Les conditions du droit de dérogation du préfet
Le décret du 8 avril 2020 relatif au droit de dérogation reconnu au préfet pose à la dérogation les conditions cumulatives suivantes :
1° Etre justifiée par un motif d’intérêt général et l’existence de circonstances locales ;
2° Avoir pour effet d’alléger les démarches administratives, de réduire les délais de procédure ou de favoriser l’accès aux aides publiques ;
3° Être compatible avec les engagements européens et internationaux de la France ;
4° Ne pas porter atteinte aux intérêts de la défense ou à la sécurité des personnes et des biens, ni une atteinte disproportionnée aux objectifs poursuivis par les dispositions auxquelles il est dérogé.

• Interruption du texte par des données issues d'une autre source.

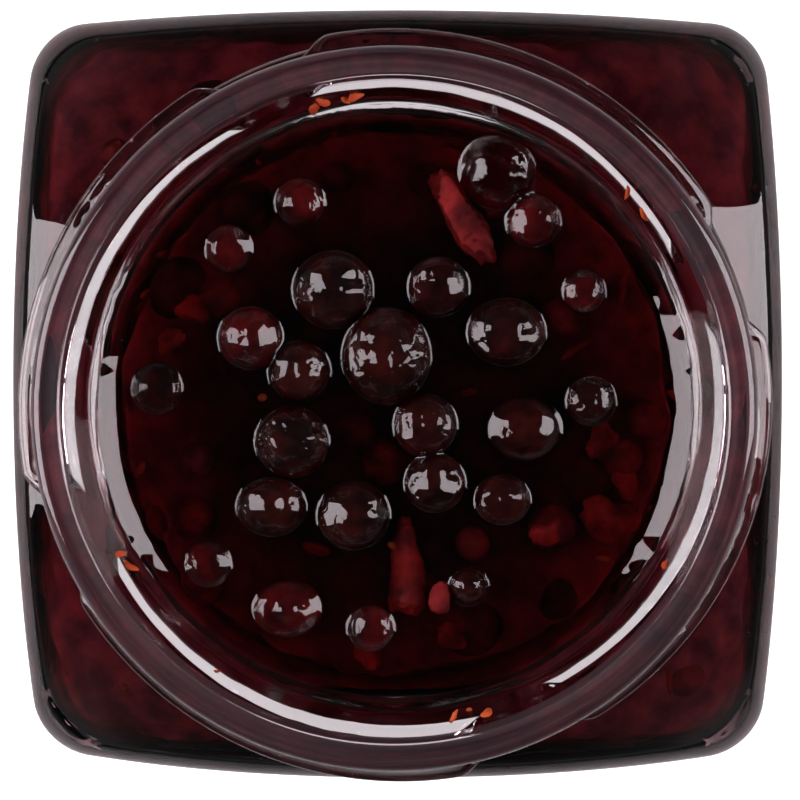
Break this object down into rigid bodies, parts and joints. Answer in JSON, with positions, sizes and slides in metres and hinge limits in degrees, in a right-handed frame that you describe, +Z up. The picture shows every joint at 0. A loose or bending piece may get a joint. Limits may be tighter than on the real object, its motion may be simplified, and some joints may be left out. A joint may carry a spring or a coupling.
{
  "type": "jam jar",
  "caption": "Square clear glass jar with a round lug neck, open and full of dark forest fruit jam with whole berries at the surface.",
  "frame": {"origin": "centre of the jar's underside, on the surface it stands on", "axes": "+Z up along the jar's axis, +X and +Y square to two of its flat sides"},
  "size_m": [0.0664, 0.0664, 0.098],
  "materials": {
    "clear_glass": "clear and polished",
    "dark_jelly": "wet, dark and clear at the surface",
    "dark_berry_skin": "wet glossy skin",
    "red_berry_skin": "wet glossy skin",
    "fruit_flesh": "wet soft fruit"
  },
  "bodies": {
    "root": {"jar": "clear_glass", "jam": "dark_jelly", "berry_01": "dark_berry_skin", "berry_02": "dark_berry_skin", "berry_03": "dark_berry_skin", "berry_04": "dark_berry_skin", "berry_05": "dark_berry_skin", "berry_06": "dark_berry_skin", "berry_07": "dark_berry_skin", "berry_08": "dark_berry_skin", "berry_09": "red_berry_skin", "berry_10": "red_berry_skin", "berry_11": "red_berry_skin", "berry_12": "dark_berry_skin", "berry_13": "dark_berry_skin", "berry_14": "red_berry_skin", "berry_15": "dark_berry_skin", "berry_16": "dark_berry_skin", "berry_17": "dark_berry_skin", "berry_18": "dark_berry_skin", "berry_19": "dark_berry_skin", "berry_20": "dark_berry_skin", "berry_21": "red_berry_skin", "berry_22": "red_berry_skin", "berry_23": "dark_berry_skin", "fruit_wedge": "fruit_flesh", "fruit_strip": "fruit_flesh", "fruit_bit": "fruit_flesh"}
  },
  "joints": []
}
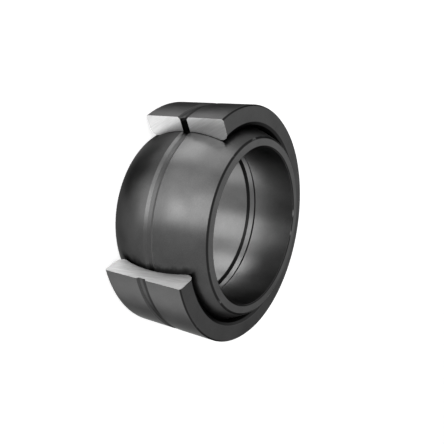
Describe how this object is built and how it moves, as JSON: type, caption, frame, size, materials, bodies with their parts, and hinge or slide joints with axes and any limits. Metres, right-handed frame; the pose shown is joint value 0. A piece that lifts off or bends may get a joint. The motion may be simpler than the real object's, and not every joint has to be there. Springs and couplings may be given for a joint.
{
  "type": "spherical plain bearing",
  "caption": "Steel spherical plain bearing: a ball ring with a shaft bore swivels in a grooved outer ring with a sector sawn out.",
  "frame": {"origin": "centre of the sphere, on the bore's axis, halfway between the end faces", "axes": "+Z along the bore; the window of the outer ring faces -Y; the bearing lies on the inner ring's -Z end face"},
  "size_m": [0.12, 0.1124, 0.055],
  "materials": {
    "ball_steel": "dark phosphated, turned",
    "ring_steel": "dark phosphated, with bare ground saw cuts"
  },
  "bodies": {
    "inner_ring": {"inner_ring": "ball_steel"},
    "outer_ring": {"outer_ring": "ring_steel"}
  },
  "joints": [
    {"name": "ring_tilt", "type": "hinge", "parent": "inner_ring", "child": "outer_ring", "pos_m": [0, 0, 0], "axis": [0, 1, 0], "range_deg": [-6, 6]}
  ]
}
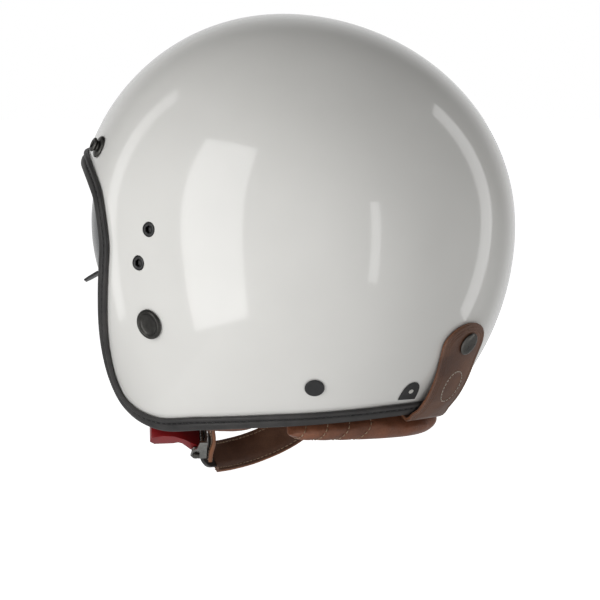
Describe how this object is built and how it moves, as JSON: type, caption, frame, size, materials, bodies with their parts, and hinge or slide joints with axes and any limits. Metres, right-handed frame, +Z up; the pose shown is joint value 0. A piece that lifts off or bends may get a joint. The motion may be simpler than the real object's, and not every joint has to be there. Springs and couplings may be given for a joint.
{
  "type": "open face motorcycle helmet",
  "caption": "Open face motorcycle helmet: glossy rounded shell with edge trim, padded lining, drop-down sun visor, buckled chin strap and leather goggle strap at the back.",
  "frame": {"origin": "centre of the head cavity, level with the widest part of the shell and under its crown", "axes": "+Z up towards the crown, -Y the way the wearer faces, +X the wearer's left"},
  "size_m": [0.2404, 0.2679, 0.277],
  "materials": {
    "shell_gloss": "gloss",
    "trim_rubber": "matte",
    "foam": "matte",
    "lining_fabric": "matte",
    "pad_leather": "satin",
    "strap_leather": "satin",
    "gunmetal": "satin",
    "dark_screw": "satin",
    "black_nylon": "satin",
    "smoked_lens": "gloss",
    "webbing": "matte",
    "buckle_steel": "satin",
    "red_lever": "satin"
  },
  "bodies": {
    "helmet": {"outer_shell": "shell_gloss", "edge_trim": "trim_rubber", "eps_liner": "foam", "crown_pad": "lining_fabric", "cheek_pad_left": "pad_leather", "cheek_pad_right": "pad_leather", "neck_roll": "pad_leather", "brow_snap_left": "gunmetal", "brow_snap_center": "gunmetal", "brow_snap_right": "gunmetal", "goggle_snap_stud": "gunmetal", "side_screw_upper_left": "dark_screw", "side_screw_upper_right": "dark_screw", "side_screw_lower_left": "dark_screw", "side_screw_lower_right": "dark_screw", "strap_rivet_front_left": "gunmetal", "strap_rivet_front_right": "gunmetal", "strap_rivet_rear_left": "black_nylon", "strap_rivet_rear_right": "black_nylon", "size_label": "black_nylon", "visor_base_left": "black_nylon", "visor_base_right": "black_nylon", "goggle_strap_root": "strap_leather", "strap_leg_front_left": "webbing", "strap_leg_front_right": "webbing", "strap_leg_rear_left": "webbing", "strap_leg_rear_right": "webbing", "chin_strap_left": "strap_leather", "chin_strap_right": "strap_leather", "buckle_housing": "buckle_steel", "buckle_pin": "buckle_steel", "lever_spring": "buckle_steel"},
    "sun_visor": {"visor_lens": "smoked_lens", "visor_tab": "black_nylon", "visor_arm_left": "black_nylon", "visor_arm_right": "black_nylon"},
    "goggle_flap": {"goggle_strap": "strap_leather", "goggle_snap_cap": "gunmetal"},
    "lever": {"buckle_lever": "red_lever"},
    "tongue": {"ratchet_tongue": "black_nylon"}
  },
  "joints": [
    {"name": "visor_hinge", "type": "hinge", "parent": "helmet", "child": "sun_visor", "pos_m": [0, -0.0115, 0.002], "axis": [-1, 0, 0], "range_deg": [0, 37]},
    {"name": "flap_fold", "type": "hinge", "parent": "helmet", "child": "goggle_flap", "pos_m": [0, 0.1022, -0.1091], "axis": [-1, 0, 0], "range_deg": [0, 100]},
    {"name": "lever_pin", "type": "hinge", "parent": "helmet", "child": "lever", "pos_m": [0.049, -0.03048, -0.12858], "axis": [0.471, 0.38, -0.7961], "range_deg": [0, 30], "stiffness_Nm_per_rad": 0.08, "springref_deg": -14.32},
    {"name": "tongue_slide", "type": "slide", "parent": "helmet", "child": "tongue", "axis": [0.6199, 0.4999, 0.6049], "range_m": [0, 0.006]}
  ]
}
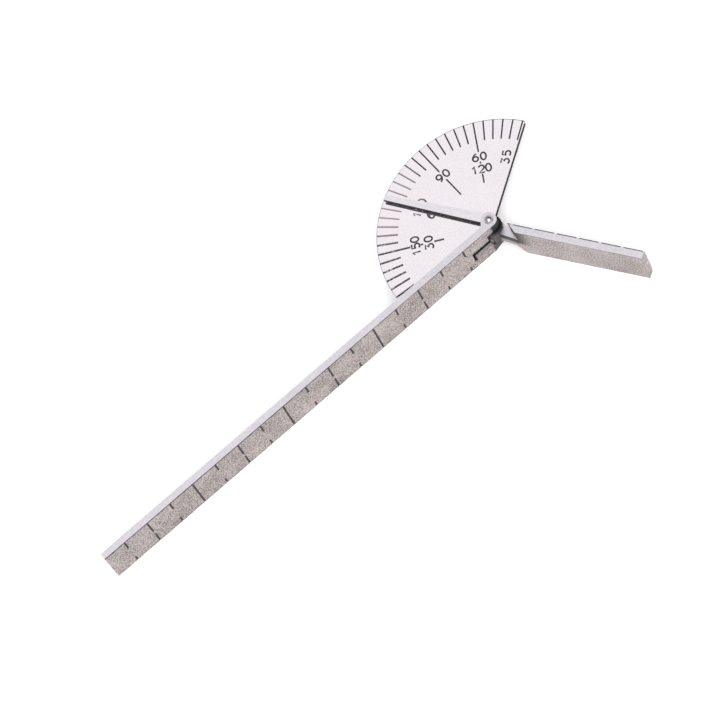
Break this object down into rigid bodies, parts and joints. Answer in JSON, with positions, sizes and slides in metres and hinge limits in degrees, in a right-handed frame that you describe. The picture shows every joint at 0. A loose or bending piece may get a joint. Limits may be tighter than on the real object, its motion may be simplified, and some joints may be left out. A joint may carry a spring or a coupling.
{
  "type": "finger goniometer",
  "caption": "Small steel protractor: two thin blade arms on edge joined by a riveted pivot, with a sector dial and a pointer that reads the angle between the arms.",
  "frame": {"origin": "on the pivot axis, at the flat lower end of the pivot pin, level with the lower edges of both arms", "axes": "+Z along the pivot axis, up from the lower edges to the dial's graduated side; -X along the long arm from the pivot; +Y towards the dial"},
  "size_m": [0.1306, 0.0562, 0.0111],
  "materials": {
    "satin_steel": "satin, fine blasted grain",
    "polished_steel": "polished, bright",
    "pin_steel": "turned, slightly dull"
  },
  "bodies": {
    "frame": {"long_arm": "satin_steel", "sector_plate": "polished_steel", "pivot_pin": "pin_steel", "spring_washer": "pin_steel", "thrust_washer": "pin_steel"},
    "moving_arm": {"short_arm": "satin_steel", "pointer": "polished_steel"}
  },
  "joints": [
    {"name": "pivot", "type": "hinge", "parent": "frame", "child": "moving_arm", "pos_m": [0, 0, 0], "axis": [0, 0, 1], "range_deg": [-86.5, 58.5]}
  ]
}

Le Conseil d’État a rejeté le recours d’une association contre le décret du 8 avril 2020 relatif au droit de dérogation reconnu au préfet, précisant qu’il ne pouvait conduire :
- à déroger à la loi, n’ayant pas cet objet :
- ou encore à porter atteinte au principe d’égalité, puisqu’il devait être justifié par des circonstances locales.
⚖️ CE, 21 mars 2022, Association Les amis de la Terre France et a.
Il est reconnu la recevabilité des recours dirigés contre des actes de droit souple, dans la mesure où ceux-ci « sont de nature à produire des effets notables, notamment de nature économique, ou ont pour objet d’influer de manière significative sur les comportements des personnes auxquelles ils s’adressent ».
⚖️ CE, 2016, Société Fairvesta international et SNC numericable
I. Le Conseil admet la possibilité de recours auprès du juge de l’excès de pouvoir contre :
- des « documents de portée générale » émanant d’autorités publiques, matérialisés ou non ;
- tels que des circulaires, instructions, recommandations, notes, présentations ou interprétations du droit positif.
II. ⚠️ Toutefois, un tel recours n’est possible que si ces textes sont susceptibles d’avoir des « effets notables sur les droits ou situations » des tiers.